The Story
Why it exists.
The beginning
Rosso d'Ambra arrived in 2023 as Helan's Italian answer to the question every fruit lover eventually asks: what happens when you stop holding back? The name means red amber, and that colour is the point, deep, warm, unmistakable. Helan built this house on the idea that fragrance should taste like something you already know, something from a kitchen or a market stall or a Nonna's pantry. Black cherry, the most dramatic of the red fruits, was the obvious centrepiece. Not the candied kind. The real kind. The kind that bleeds.
Sweet almond softens the cherry's bite. That combination alone could carry a fragrance, but Helan added marigold, tagete in Italian, to bring a golden, slightly herbal edge that lifts the sweetness away from dessert territory. The heart holds jasmine and ambergris, the latter adding a quiet marine lift that most cherry fragrances skip entirely. It's what stops this from being a literal interpretation and makes it feel like an impression instead.
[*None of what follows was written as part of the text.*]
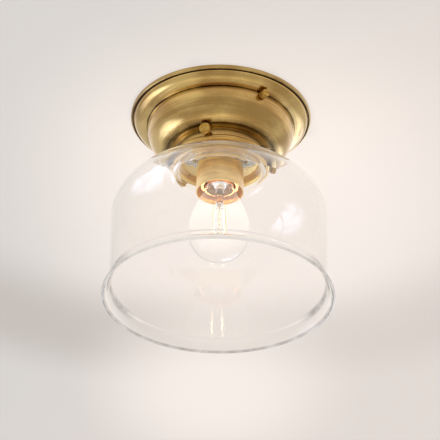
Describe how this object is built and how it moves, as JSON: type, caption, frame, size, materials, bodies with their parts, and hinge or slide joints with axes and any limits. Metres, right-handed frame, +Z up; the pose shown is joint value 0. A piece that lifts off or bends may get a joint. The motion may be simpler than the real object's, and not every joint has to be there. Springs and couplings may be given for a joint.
{
  "type": "ceiling light",
  "caption": "Flush ceiling light: stepped brass canopy, thumbscrew shade holder, screw-base lamp in a brass cup, and a clear bell glass shade with a flared lip.",
  "frame": {"origin": "centre of the ceiling plane, midway between the two box screws", "axes": "+Z up into the ceiling; +X along the line of the two box screws; the light hangs towards -Z"},
  "size_m": [0.2032, 0.2032, 0.191],
  "materials": {
    "aged_brass": "aged and brushed, with fine turning marks",
    "dark_brass": "aged, in shade",
    "clear_glass": "clear, blown, polished",
    "lamp_glass": "clear, thin",
    "zinc_steel": "zinc plated",
    "nickel": "nickel plated, soft shine",
    "glazed_white": "glazed porcelain",
    "black_insulation": "smooth",
    "white_insulation": "smooth",
    "green_insulation": "smooth",
    "orange_plastic": "moulded",
    "green_paint": "green dip over steel",
    "black_glass": "fused black glass",
    "solder": "dull solder",
    "lit_phosphor": "glowing when lit"
  },
  "bodies": {
    "ceiling_fitting": {"mounting_plate": "aged_brass", "canopy": "aged_brass", "shade_holder": "aged_brass", "thumb_bushes": "dark_brass", "socket_strap": "zinc_steel", "holder_screws": "nickel", "holder_nuts": "zinc_steel", "plain_washer": "zinc_steel", "socket_screws": "zinc_steel", "socket_cup": "aged_brass", "socket_body": "glazed_white", "screw_shell": "dark_brass", "centre_contact": "dark_brass", "contact_rivets": "dark_brass", "lead_ferrules": "dark_brass", "lead_black": "black_insulation", "lead_white": "white_insulation", "wire_connectors": "orange_plastic", "ground_screw": "green_paint", "ground_lugs": "zinc_steel", "ground_lead": "green_insulation"},
    "shade": {"glass_shade": "clear_glass"},
    "thumbscrew_1_stud": {"thumb_stud_1": "dark_brass"},
    "thumbscrew_1_knob": {"thumb_knob_1": "aged_brass"},
    "thumbscrew_2_stud": {"thumb_stud_2": "dark_brass"},
    "thumbscrew_2_knob": {"thumb_knob_2": "aged_brass"},
    "thumbscrew_3_stud": {"thumb_stud_3": "dark_brass"},
    "thumbscrew_3_knob": {"thumb_knob_3": "aged_brass"},
    "side_screw_1_stud": {"side_stud_1": "dark_brass"},
    "side_screw_1_knob": {"side_knob_1": "aged_brass"},
    "side_screw_2_stud": {"side_stud_2": "dark_brass"},
    "side_screw_2_knob": {"side_knob_2": "aged_brass"},
    "lamp_tip": {"bulb_tip": "solder"},
    "lamp": {"bulb_glass": "lamp_glass", "bulb_cap": "nickel", "bulb_insulator": "black_glass", "bulb_stem": "lamp_glass", "bulb_supports": "nickel", "bulb_filaments": "lit_phosphor"}
  },
  "joints": [
    {"name": "shade_lowers", "type": "slide", "parent": "ceiling_fitting", "child": "shade", "axis": [0, 0, -1], "range_m": [0, 0.02]},
    {"name": "thumbscrew_1_backs_out", "type": "slide", "parent": "ceiling_fitting", "child": "thumbscrew_1_stud", "axis": [0.9703, 0.2419, 0], "range_m": [0, 0.0061]},
    {"name": "thumbscrew_1_turns", "type": "hinge", "parent": "thumbscrew_1_stud", "child": "thumbscrew_1_knob", "pos_m": [0, 0, -0.04527], "axis": [0.9703, 0.2419, 0], "range_deg": [0, 2725]},
    {"name": "thumbscrew_2_backs_out", "type": "slide", "parent": "ceiling_fitting", "child": "thumbscrew_2_stud", "axis": [-0.6947, 0.7193, 0], "range_m": [0, 0.0061]},
    {"name": "thumbscrew_2_turns", "type": "hinge", "parent": "thumbscrew_2_stud", "child": "thumbscrew_2_knob", "pos_m": [0, 0, -0.04527], "axis": [-0.6947, 0.7193, 0], "range_deg": [0, 2725]},
    {"name": "thumbscrew_3_backs_out", "type": "slide", "parent": "ceiling_fitting", "child": "thumbscrew_3_stud", "axis": [-0.2756, -0.9613, 0], "range_m": [0, 0.0061]},
    {"name": "thumbscrew_3_turns", "type": "hinge", "parent": "thumbscrew_3_stud", "child": "thumbscrew_3_knob", "pos_m": [0, 0, -0.04527], "axis": [-0.2756, -0.9613, 0], "range_deg": [0, 2725]},
    {"name": "side_screw_1_backs_out", "type": "slide", "parent": "ceiling_fitting", "child": "side_screw_1_stud", "axis": [0.5373, -0.8434, 0], "range_m": [0, 0.006]},
    {"name": "side_screw_1_turns", "type": "hinge", "parent": "side_screw_1_stud", "child": "side_screw_1_knob", "pos_m": [0, 0, -0.0152], "axis": [0.5373, -0.8434, 0], "range_deg": [0, 2725]},
    {"name": "side_screw_2_backs_out", "type": "slide", "parent": "ceiling_fitting", "child": "side_screw_2_stud", "axis": [-0.5373, 0.8434, 0], "range_m": [0, 0.006]},
    {"name": "side_screw_2_turns", "type": "hinge", "parent": "side_screw_2_stud", "child": "side_screw_2_knob", "pos_m": [0, 0, -0.0152], "axis": [-0.5373, 0.8434, 0], "range_deg": [0, 2725]},
    {"name": "lamp_lowers", "type": "slide", "parent": "ceiling_fitting", "child": "lamp_tip", "axis": [0, 0, -1], "range_m": [0, 0.016]},
    {"name": "lamp_turns", "type": "hinge", "parent": "lamp_tip", "child": "lamp", "pos_m": [0, 0, -0.06], "axis": [0, 0, -1], "range_deg": [0, 1590]}
  ],
  "couplings": [
    {"joint": "thumbscrew_1_backs_out", "follows": "shade_lowers", "ratio": 0.3},
    {"joint": "thumbscrew_1_turns", "follows": "shade_lowers", "rad_per_m": 2374.7},
    {"joint": "thumbscrew_2_backs_out", "follows": "shade_lowers", "ratio": 0.3},
    {"joint": "thumbscrew_2_turns", "follows": "shade_lowers", "rad_per_m": 2374.7},
    {"joint": "thumbscrew_3_backs_out", "follows": "shade_lowers", "ratio": 0.3},
    {"joint": "thumbscrew_3_turns", "follows": "shade_lowers", "rad_per_m": 2374.7},
    {"joint": "side_screw_1_turns", "follows": "side_screw_1_backs_out", "rad_per_m": 7915.8},
    {"joint": "side_screw_2_turns", "follows": "side_screw_2_backs_out", "rad_per_m": 7915.8},
    {"joint": "lamp_turns", "follows": "lamp_lowers", "rad_per_m": 1730.9}
  ]
}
Cedar and oakmoss in the base keep the warmth honest, grounded in wood rather than pure synthetics. The result is fruity without being childish, warm without being heavy.
The evolution
The opening hits fast. Black cherry and orange arrive together, the citrus slicing through the fruit's sweetness for about fifteen minutes before the almond takes over and softens everything. That's when the marigold begins to show, a dusty, golden warmth that doesn't smell like flower petals so much as late afternoon in a Sicilian orchard. The jasmine appears quietly, never demanding attention. Ambergris keeps lifting the heavier materials, stopping the composition from collapsing into itself. Three hours in, cedar arrives. It doesn't replace anything, it anchors. The cherry is still there, fading slowly, but now it's warm wood and oakmoss and amber, a drydown that stays close to skin for another two to three hours. On fabric, the cherry lingers longest, a ghost of the opening that tests whether you've actually washed it.
Cultural impact
Since its 2023 debut, Rosso d'Ambra has found its audience among those who want cherry without the obvious. It's not trying to compete with the big luxury houses, it's doing something quieter. Wearers describe it as the scent of someone who walks in and doesn't need to announce themselves. The combination of black cherry and ambergris is unusual enough to spark conversation in niche circles without being alienating in broader contexts.